The Pfeil decision tracks a ruling of the 8th U.S. Circuit Court of Appeals around this time last year involving a fight between two factions over control of a religious congregation in Hutterville Hutterian Brethren v. Sveen, 776 F.3d 547 (8th Cir. 2015).
In that case, one of the feuding groups sued a number of lawyers in a law firm for conspiring with the other faction to improperly create a schism and put that competing segment in control of the organization. The 8th Circuit, hearing the case after it was dismissed by the South Dakota Supreme Court, found a “crucial defect” in the proceedings, the necessity to inquire into “religious matters” precluded by First Amendment jurisprudence.

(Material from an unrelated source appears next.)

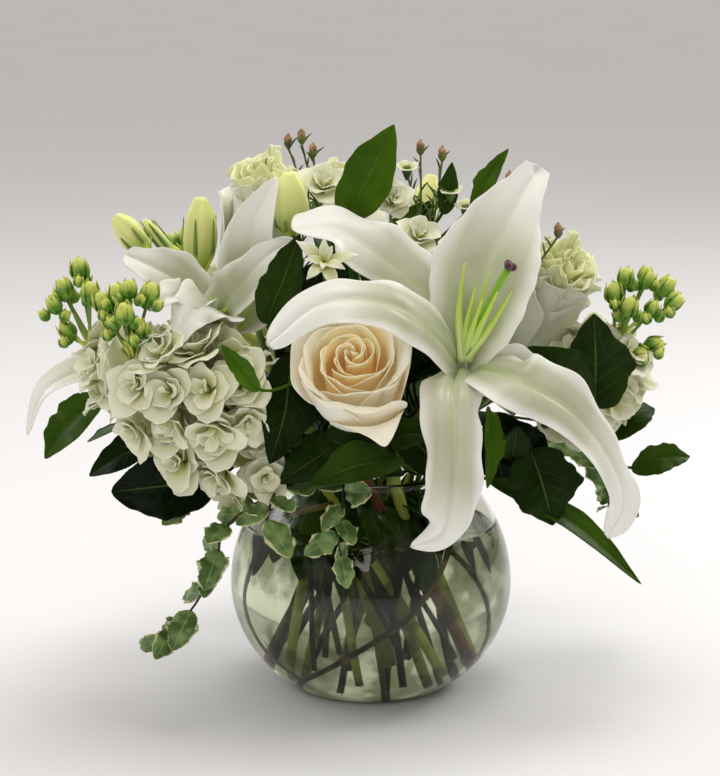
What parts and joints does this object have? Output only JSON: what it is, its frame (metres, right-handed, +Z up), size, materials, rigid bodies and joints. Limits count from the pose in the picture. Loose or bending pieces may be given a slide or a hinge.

As in the Pfeil case, the court chose to abstain from deciding the controversy in order to steer clear of constitutionally protected religious concerns.
These cases show the tendency of courts not to pass upon cases that involve highly charged religious issues. When faced with those disputes, as exemplified by the Pfeil case, courts will choose to pass over, rather than pass on, the lawsuits.
Other recent ‘religious’ cases
- Wallace v. ConAgra Foods, (2014): Challenge to “kosher” food labeling dismissed by 8th Circuit on standing due to lack of standing.
- Survivor’s Network v. Joyce, (2015): 8th Circuit holds statute prohibiting disturbing church worship by “rude” behavior unconstitutional.
- Whitefish Area Property Owners v. Minnesota-Iowa Baptist Conference, (2015): Minnesota Court of Appeals upholds county board approval of conditional use permit for religious campground in Crow Wing County.